- Interactive map of the Food Processing Technology Building area

General information
- Location: Atlanta, Georgia, USA, 640 Strong Street
- Current tenants: GTRI Food Processing Technology Division
- Completed: Spring 2005
- Inaugurated: May 19, 2005
- Owner: Georgia Institute of Technology

= Food Processing Technology Building =

Georgia Tech campus structure

The Food Processing Technology Building is a Georgia Institute of Technology and Georgia Tech Research Institute facility. It houses the Food Processing Technology Division of GTRI, which includes the Agricultural Technology Research Program (ATRP) and Georgia’s Traditional Industries Program for Food Processing.
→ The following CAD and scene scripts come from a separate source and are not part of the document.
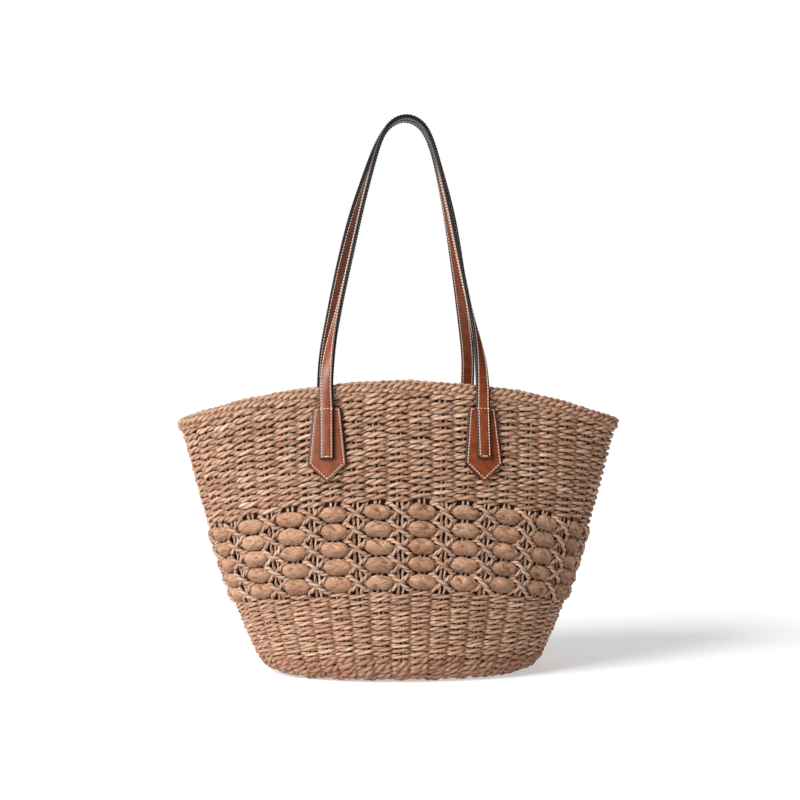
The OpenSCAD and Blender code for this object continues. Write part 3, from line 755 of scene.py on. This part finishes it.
def lining():
    top = LINING_TOP * HEIGHT - FOOT_RADIUS + EDGE_ARC
    arcs = np.concatenate([np.linspace(-95 * MM, 0, 26), np.linspace(3 * MM, top - HEM, 60)[:-1],
                           top - HEM + HEM * np.array([0, 0.06, 0.5, 0.9, 1.0])])
    inner = np.where(arcs > top - HEM + 0.1 * MM, -7.35 * MM, -6.6 * MM)
    inner[-1] += 0.4 * MM
    outer = np.full(len(arcs), -5.75 * MM)
    outer[-1] -= 0.4 * MM
    mesh = Mesh()
    mesh.hoop(480, np.concatenate([arcs, arcs[::-1]]), np.concatenate([inner, outer[::-1]]),
              ripple=lambda share, arc: wrinkles(share, arc))
    cloth = mesh.piece("lining_cloth", LINING_FABRIC, replaces=["lining"], slot="lining_fabric")
    stitch_ring(top - HEM + 1.6 * MM, -7.5 * MM)
    return cloth


def stitch_ring(arc, out):
    mesh = Mesh()
    count = 300
    share = (np.arange(count)[:, None] + np.linspace(-0.36, 0.36, 6)[None]) / count
    lift = 0.25 * MM * (1 - abs(np.linspace(-1, 1, 6)) ** 3)[None]
    centre, _, _, outward = skin(share, arc, out - lift)
    mesh.cords(centre, outward, 0.32 * MM, ROUND)
    mesh.piece("lining_stitches", DARK_THREAD, replaces=["lining"], slot="thread")


def pocket_sag(turns, levels):
    """How far the pocket's free side hangs away from the lining."""
    return 1.6 * MM * np.cos((turns - np.pi) * 3) ** 2 * smooth(0.45, 0.8, levels)


def pocket():
    turns = np.pi + np.radians(np.linspace(-30, 30, 61))[:, None]
    levels = np.concatenate([np.linspace(0.425, 0.765, 30), [0.768, 0.785, 0.797, 0.8]])[None]
    hem = np.where(levels > 0.767, 0.5 * MM, 0)
    sag = pocket_sag(turns, levels)
    mesh = Mesh()
    rings = []
    for depth in (-8.0 * MM - sag - hem, -7.1 * MM - sag):
        points = turn_frame(*np.broadcast_arrays(turns, levels, depth))[0]
        rings.append(points)
    around = np.concatenate([rings[0], rings[1][:, ::-1]], axis=1)
    index = mesh.add_points(around, 0.0, 0.5, 1.0, 0.0)
    quads = np.stack([index[:-1], np.roll(index, -1, 1)[:-1], np.roll(index, -1, 1)[1:], index[1:]], -1)
    mesh.faces.append(quads.reshape(-1, 4))
    mesh.faces.append(index[:1, ::-1])
    mesh.faces.append(index[-1:])
    pocket_stitches()
    return mesh.piece("pocket_cloth", LINING_FABRIC, replaces=["inner_pocket"], slot="lining_fabric")


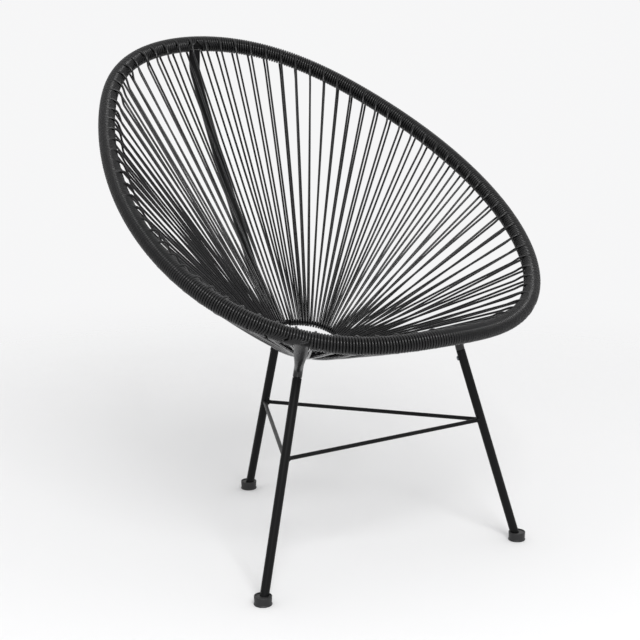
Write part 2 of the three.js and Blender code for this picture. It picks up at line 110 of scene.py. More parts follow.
# Each leg: its foot, its lean for each unit of height, and the height of its top
FRONT_FOOT = (275.5 * MM, -172 * MM)
REAR_FOOT = (0.0, 345.4 * MM)
FRONT_LEAN = (-0.2753, 0.1398)
REAR_LEAN = (0.0, -0.336)
FRONT_TOP = 369 * MM
REAR_TOP = 326 * MM
LEG_WALL = 1.2 * MM
LEG_BOTTOM = 3.3 * MM
LEG_EDGE = 0.35 * MM
SPIGOT_LENGTH = 30 * MM
SPIGOT_GAP = 0.3 * MM
SCREW_DROP = 14 * MM
STRETCHER_FRONT = 236.1 * MM
STRETCHER_REAR = 200.3 * MM
STRETCHER_SPLAY = 1 * MM

# Arms and spine: bends, and the shares of an arm's length where it narrows and where it rounds
HEAD_INSET = 2 * MM
HEAD_SQUARENESS = 0.5
ARM_CORNER = 15 * MM
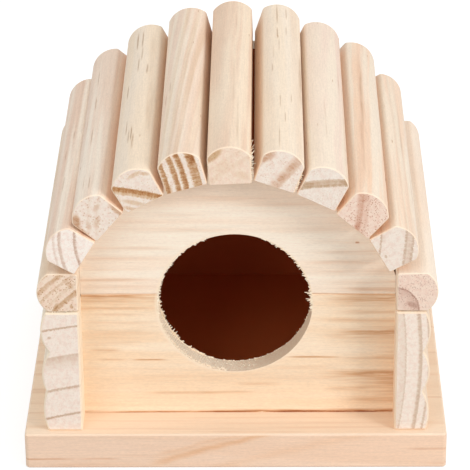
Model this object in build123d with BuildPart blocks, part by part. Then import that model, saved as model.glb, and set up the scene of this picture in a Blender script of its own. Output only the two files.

It opened on March 1, 2005, and was dedicated on May 19, 2005.

==Facilities==
The Food Processing Technology Building contains over 36,000 square feet of office and laboratory space, including a 4,370 square foot high-bay testing and fabrication space, a 16-by-24-foot climate-controlled experiment chamber, an indoor environmental pilot area, a full-service chemical wet laboratory, and a 48-seat auditorium. The building houses five research laboratories: an automation research laboratory, an electronics lab, a systems development and integration laboratory, an environmental laboratory, and an optics laboratory. The building's lower lobby area features an interactive exhibit about the role of technology in poultry and food processing.